Generalmente a esos otros les damos el poder de pronunciarse en nuestro nombre aunque muchas veces no estemos de acuerdo con lo que tienen que decir; el creer que no somos importantes y por ende no es importante tampoco lo que tenemos que decir nos paraliza y es así como vemos a distancia la imposición de un sistema que nos convierte en marionetas. En las masas frente al televisor. En las masas creyendo todo lo que dicen quienes manipulan la información. En las masas dando vueltas en los centros comerciales, ansiosas, añorando comprar lo que no necesitan.
En hijos que no se atreven a hablar con sus padres, en padres que no se atreven a conversar con sus hijos, en parejas sin comunicación que terminan engañándose y fingiendo estabilidad para no romper con lo que saben que es un farsa, en amistades de mensajes de texto. En estudiantes que no se atreven a cuestionar a su maestro, en docentes que son incapaces de cuestionar a sus alumnos. Porque el deber del docente es otro, no han dicho y no nos hemos atrevido a romper con lo que otros nos impusieron.
Y adentro nuestra voz devanándose por salir, reventándonos el pecho, doliéndonos los huesos, a flor de piel la enclaustramos una y otra vez.

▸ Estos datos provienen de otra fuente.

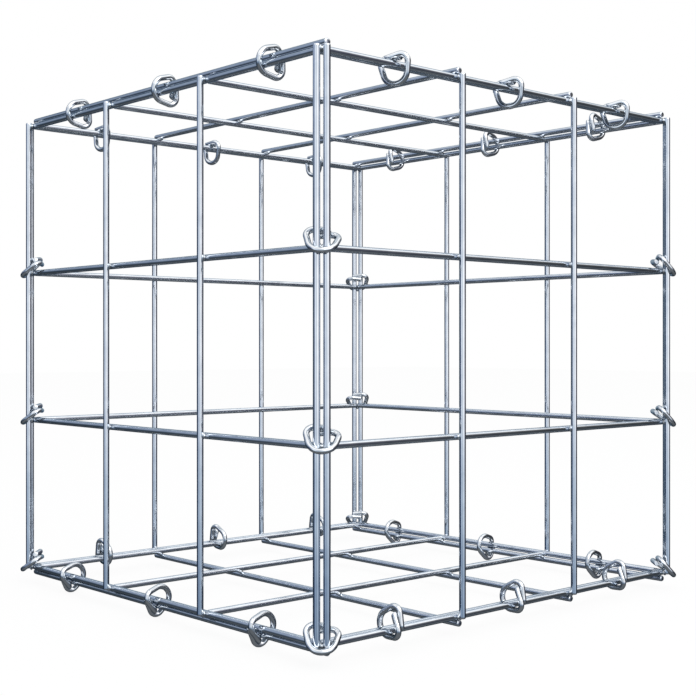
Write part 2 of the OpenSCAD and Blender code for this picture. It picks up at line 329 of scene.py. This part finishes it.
half = half_outline()
tip_v = half[-1, 1]
lean = math.asin((RING + 0.05) / tip_v)
arm = [np.stack([s * half[:, 0], half[:, 1] * math.cos(lean) - 0.56 * RING_L,
                 s * half[:, 1] * math.sin(lean)], -1) for s in (1, -1)]
closed = np.concatenate([arm[1][:0:-1], arm[0]])


def turn(axis, deg):
    """Matrix that turns row vectors about X, Y or Z."""
    c, s = math.cos(math.radians(deg)), math.sin(math.radians(deg))
    return np.array({"x": [[1, 0, 0], [0, c, s], [0, -s, c]],
                     "y": [[c, 0, -s], [0, 1, 0], [s, 0, c]],
                     "z": [[c, s, 0], [-s, c, 0], [0, 0, 1]]}[axis])


ring_zinc = zinc("ring_zinc", (0.82, 0.84, 0.86), (0.66, 0.69, 0.73), 0.07, 0.14, 0.25, 0.15, 0.06,
                 (0.20, 0.27, 0.32))

def posed(sit):
    """Axis of a closed ring and its flat side, mirrored by the hand, then turned by roll,
    pitch and yaw."""
    pitch, yaw, roll, hand = sit[:4]
    m = turn("y", roll) @ turn("x", pitch) @ turn("z", yaw)
    return (closed * (1, 1, hand)) @ m, (Z * (1, 1, hand)) @ m


def way(points, step, wires):
    """How far a ring moves along step before its axis comes within reach of a wire's axis,
    found by halving: 3.65 mm is both radii and 0.1 mm of play."""
    low, high = 0.0, RING_L
    for _ in range(16):
        mid = (low + high) / 2
        gap = min(np.linalg.norm(np.cross(points + mid * step - p, q - p), axis=1).min()
                  / np.linalg.norm(q - p) for p, q in wires)
        low, high = (mid, high) if gap > 3.65 else (low, mid)
    return low


def ring(name, points, side, quarter_deg, shift, seed):
    """One ring: its axis carried to its place, in metres, with a tube of the ring wire on it."""
    m = turn("z", quarter_deg)
    path = ((points + shift[0]) @ m + shift[1]) / 1000
    part = tube(path, side @ m, RING / 1000, 22, (0.5, 0.5), 0.012, seed)
    finished(name, [part], ring_zinc, name)


# Level edges: the wires that a ring holds, seen along the edge, y inwards and z up from the
# side panel's wire, and how the rings hang, slid until they touch.
SITS = {"top_front": (0, 0, -82, 1, 0), "top_back": (0, 0, -82, 1, 0),
        "top_right": (84, 26, -90, 1, 270), "top_left": (90, 10, -90, 1, 270),
        "bottom_front": (212, 0, -90, 1, 32), "bottom_back": (212, 0, -90, 1, 32),
        "bottom_right": (163, 0, -90, 1, 90), "bottom_left": (163, 0, -90, 1, 90)}
SHIFTS = {"top_front": (4, 4, 4), "top_right": (3, -4, 0), "top_back": (0, 2, -1),
          "top_left": (2, -2, 0), "bottom_front": (-3, -3, -3), "bottom_right": (0, 0, 0),
          "bottom_back": (-3, -3, -3), "bottom_left": (4, 4, 4)}
QUARTERS = {"front": 0, "right": 90, "back": 180, "left": -90}
for edge, sit in SITS.items():
    level, face = edge.split("_")
    up = 1 if level == "top" else -1
    held = np.array([2.5, 3.9 * up] if face in ("front", "back") else [3.9, 0.2 * up])
    wires = [(np.array([-20., 0, 0]), np.array([20., 0, 0])),
             (np.array([-20., *held]), np.array([20., *held]))]
    points, side = posed(sit)
    start = np.array([0, *(held / 2)])
    pull = np.array([0, math.cos(math.radians(sit[4])), math.sin(math.radians(sit[4]))])
    seat = start + way(points + start, pull, wires) * pull
    sign = -1 if face in ("back", "left") else 1
    for k in range(3):
        along = sign * (100 * (k - 1) + SHIFTS[edge][k])
        ring(f"ring_{edge}_{k + 1}", points, side, QUARTERS[face],
             (seat + (along, -150, 0), (0, 0, MID * 1000 + up * 150)), 700 + k)

# Upright edges: a ring holds the two uprights of a corner and rests on the two cross wires
# behind them, crown outwards on the diagonal.
points, side = posed((41, 0, 0, -1))
out = 1000 * LAY / math.sqrt(2)
start = np.array([0, 1 - out, 3.8])
uprights = [(np.array([s * out, -out, -20]), np.array([s * out, -out, 20])) for s in (-1, 1)]
seat = start + (0, way(points + start, Y, uprights), 0)
crossers = [(np.zeros(3), np.array([s * 20., 20, 0])) for s in (-1, 1)]
seat = seat - (0, 0, way(points + seat, -Z, crossers))
for corner, sx, sy in (("front_left", -1, -1), ("front_right", 1, -1),
                       ("back_right", 1, 1), ("back_left", -1, 1)):
    for k in range(3):
        ring(f"ring_{corner}_{k + 1}", points, side, math.degrees(math.atan2(-sy, -sx)) - 90,
             (seat, (sx * 150, sy * 150, MID * 1000 - 150 + 100 * k)), 800 + k)

# ---------------------------------------------------------------- ground, light and camera
# A plain pale ground under soft even light from all round, with one large soft lamp high on
# the right. What the wires mirror is a studio with pale and slate-blue cards round it.
VIEW = math.radians(47.823)
right = np.array([math.cos(VIEW), math.sin(VIEW), 0])
into = np.array([-math.sin(VIEW), math.cos(VIEW), 0])


def seen(nt):
    """1 for camera and transmission rays, and 1 for glossy rays, as two sockets."""
    rays = nt.nodes.new("ShaderNodeLightPath")
    cam = nt.nodes.new("ShaderNodeMath")
    cam.operation = "MAXIMUM"
    nt.links.new(rays.outputs["Is Camera Ray"], cam.inputs[0])
    nt.links.new(rays.outputs["Is Transmission Ray"], cam.inputs[1])
    return cam.outputs["Value"], rays.outputs["Is Glossy Ray"]


bpy.ops.mesh.primitive_plane_add(size=12, location=(0, 0, 0))
ground = bpy.context.object
ground.name = "ground"
paint = bpy.data.materials.new("pale_ground")
paint.use_nodes = True
nt = paint.node_tree
nt.nodes.clear()
cam_ray = seen(nt)[0]
matt = nt.nodes.new("ShaderNodeBsdfDiffuse")
matt.inputs["Color"].default_value = (0.86, 0.86, 0.86, 1)
white = nt.nodes.new("ShaderNodeEmission")
white.inputs["Color"].default_value = (1, 1, 1, 1)
white.inputs["Strength"].default_value = 1.0
part_white = nt.nodes.new("ShaderNodeMath")
part_white.operation = "MULTIPLY"
part_white.inputs[1].default_value = 0.92
nt.links.new(cam_ray, part_white.inputs[0])
mix1 = nt.nodes.new("ShaderNodeMixShader")
nt.links.new(part_white.outputs["Value"], mix1.inputs["Fac"])
nt.links.new(matt.outputs["BSDF"], mix1.inputs[1])
nt.links.new(white.outputs["Emission"], mix1.inputs[2])
last = nt.nodes.new("ShaderNodeOutputMaterial")
nt.links.new(mix1.outputs["Shader"], last.inputs["Surface"])
ground.data.materials.append(paint)
ground.visible_glossy = False      # the mirrored studio has its own dark floor

world = bpy.data.worlds.new("studio")
bpy.context.scene.world = world
world.use_nodes = True
world.cycles.sampling_method = "NONE"
nt = world.node_tree
nt.nodes.clear()
cam_ray, gloss_ray = seen(nt)
where = nt.nodes.new("ShaderNodeTexCoord")


def across(way_to):
    """How far a mirrored ray points along way_to."""
    dot = nt.nodes.new("ShaderNodeVectorMath")
    dot.operation = "DOT_PRODUCT"
    dot.inputs[1].default_value = way_to
    nt.links.new(where.outputs["Generated"], dot.inputs[0])
    return dot.outputs["Value"]


def scale(value, low, high):
    """0 to 1 as a value goes from low to high."""
    span = nt.nodes.new("ShaderNodeMapRange")
    span.inputs["From Min"].default_value = low
    span.inputs["From Max"].default_value = high
    nt.links.new(value, span.inputs["Value"])
    return span.outputs["Result"]


def bands(value, stops):
    """Soft bands of colour: (place, colour) in order, eased from each to the next."""
    ramp = nt.nodes.new("ShaderNodeValToRGB")
    ramp.color_ramp.interpolation = "EASE"
    line = ramp.color_ramp.elements
    for k, (place, colour) in enumerate(stops):
        stop = line[k] if k < 2 else line.new(place)
        stop.position = place
        stop.color = (*colour, 1)
    nt.links.new(value, ramp.inputs["Fac"])
    return ramp.outputs["Color"]


def blend(kind, below, above, factor=None):
    """Two colours mixed by a factor, or multiplied."""
    mix = nt.nodes.new("ShaderNodeMix")
    mix.data_type = "RGBA"
    mix.blend_type = kind
    if factor:
        nt.links.new(factor, mix.inputs["Factor"])
    else:
        mix.inputs["Factor"].default_value = 1
    nt.links.new(below, mix.inputs["A"])
    nt.links.new(above, mix.inputs["B"])
    return mix.outputs["Result"]


# degrees to the right of the camera, seen from the basket, -180 to 180
bearing = nt.nodes.new("ShaderNodeMath")
bearing.operation = "ARCTAN2"
nt.links.new(across(right.tolist()), bearing.inputs[0])
nt.links.new(across((-into).tolist()), bearing.inputs[1])
round_it = scale(bearing.outputs["Value"], -math.pi, math.pi)
walls = bands(round_it, [((deg + 180) / 360, colour) for deg, colour in (
    (-180, (0.85, 0.90, 0.95)), (-160, (0.48, 0.55, 0.62)), (-143, (0.05, 0.10, 0.13)),
    (-124, (0.02, 0.045, 0.06)), (-98, (0.10, 0.125, 0.16)), (-78, (0.035, 0.05, 0.10)),
    (-65, (0.09, 0.12, 0.20)), (-55, (0.32, 0.38, 0.50)), (-44, (0.90, 0.96, 1.02)),
    (-14, (0.52, 0.57, 0.63)), (2, (0.66, 0.70, 0.74)), (40, (1.00, 1.01, 1.02)),
    (58, (0.92, 0.92, 0.95)), (68, (0.44, 0.43, 0.47)), (78, (0.11, 0.11, 0.14)),
    (96, (0.065, 0.068, 0.07)), (128, (0.04, 0.04, 0.05)), (146, (0.10, 0.095, 0.12)),
    (162, (0.48, 0.50, 0.55)), (180, (0.85, 0.90, 0.95)))])
height = scale(across((0, 0, 1)), -1, 1)
walls = blend("MULTIPLY", walls, bands(height, [(z / 2 + 0.5, colour) for z, colour in (
    (-0.42, (0.10, 0.12, 0.14)), (-0.26, (0.22, 0.28, 0.36)),
    (-0.20, (0.33, 0.41, 0.51)), (-0.12, (0.60, 0.67, 0.74)), (-0.045, (0.92, 0.93, 0.95)),
    (0.0, (1, 1, 1)))]))
table = bands(round_it, [(0.0, (0.07, 0.08, 0.09)), (0.5, (0.12, 0.13, 0.14)),
                         (1.0, (0.07, 0.08, 0.09))])
walls = blend("MIX", walls, table, scale(across((0, 0, 1)), -0.22, -0.50))
glow = bands(round_it, [(0.0, (0.30, 0.34, 0.42)), (0.30, (0.28, 0.34, 0.46)), (0.46, (0.0, 0.0, 0.0))])
walls = blend("LIGHTEN", walls, glow, scale(across((0, 0, 1)), 0.09, 0.24))
ceiling = bands(round_it, [((deg + 180) / 360, colour) for deg, colour in (
    (-180, (0.66, 0.71, 0.76)), (-100, (0.22, 0.27, 0.36)), (-40, (0.50, 0.55, 0.64)),
    (20, (0.88, 0.90, 0.92)), (100, (1.10, 1.10, 1.10)), (180, (0.66, 0.71, 0.76)))])
over = (0.20 * -into - 0.34 * right + np.array([0, 0, 0.92])).tolist()
ceiling = blend("MIX", ceiling, bands(height, [(0.5, (1, 1, 1)), (1.0, (1, 1, 1))]),
                scale(across(over), 0.72, 0.90))
rise = scale(across((0, 0, 1)), 0.30, 0.64)
studio = blend("MIX", walls, ceiling, rise)
rest = nt.nodes.new("ShaderNodeBackground")
rest.inputs["Color"].default_value = (0.95, 0.95, 0.96, 1)
mirrored = nt.nodes.new("ShaderNodeBackground")
mirrored.inputs["Strength"].default_value = 1.25
nt.links.new(studio, mirrored.inputs["Color"])
back = nt.nodes.new("ShaderNodeBackground")
back.inputs["Color"].default_value = (1, 1, 1, 1)
mix1 = nt.nodes.new("ShaderNodeMixShader")
nt.links.new(gloss_ray, mix1.inputs["Fac"])
nt.links.new(rest.outputs["Background"], mix1.inputs[1])
nt.links.new(mirrored.outputs["Background"], mix1.inputs[2])
mix2 = nt.nodes.new("ShaderNodeMixShader")
nt.links.new(cam_ray, mix2.inputs["Fac"])
nt.links.new(mix1.outputs["Shader"], mix2.inputs[1])
nt.links.new(back.outputs["Background"], mix2.inputs[2])
last = nt.nodes.new("ShaderNodeOutputWorld")
nt.links.new(mix2.outputs["Shader"], last.inputs["Surface"])

key = bpy.data.objects.new("soft_key", bpy.data.lights.new("soft_key", "AREA"))
key.data.size = 1.6
key.data.energy = 22
key.location = (1.6, -0.3, 1.7)
key.rotation_euler = (np.arctan2(math.hypot(1.6, 0.3), 1.5), 0, math.atan2(-0.3, 1.6) + math.pi / 2)
bpy.context.collection.objects.link(key)

camera = bpy.data.objects.new("camera", bpy.data.cameras.new("camera"))
camera.data.sensor_width = 36
camera.data.lens = 36 * 1238.72 / 696
camera.data.shift_y = -3.06 / 696
camera.location = (-0.83502 * into + 0.00259 * right + (0, 0, MID + 0.00105)).tolist()
camera.rotation_euler = (math.pi / 2, 0, VIEW)
bpy.context.collection.objects.link(camera)
bpy.context.scene.camera = camera
bpy.context.scene.view_settings.view_transform = "Standard"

Y así nos sucede y se nos pasa la vida, dejando que otros nos digan qué pensar, qué comer, cómo vestirnos, porque somos incapaces de escuchar nuestra propia voz. ¿Qué sería de nosotros el día que la dejáramos salir? ¿Qué seríamos como humanidad? ¿Cómo seres individuales? ¿Cómo género? ¿Cómo sociedad que se atreve a derribar patrones opresores? ¿Derribando clases sociales y estereotipos? ¿Cuándo seremos nosotros expresando para que otros escuchen lo que tenemos que decir? Ese día tal vez desaparezcan las drogas recetadas que nos mantienen sedados y excluidos de nuestro propio ser y de nuestra propia voz.
Ese día desaparecerían las fronteras que nos impusieron. Ese día empezaría el sueño de otro mundo inclusivo y tal vez, de perdida, en algún malaya, no veríamos más niños viviendo en las calles porque escuchando nuestra propia voz, sabríamos que los niños del mundo también son nuestros hijos.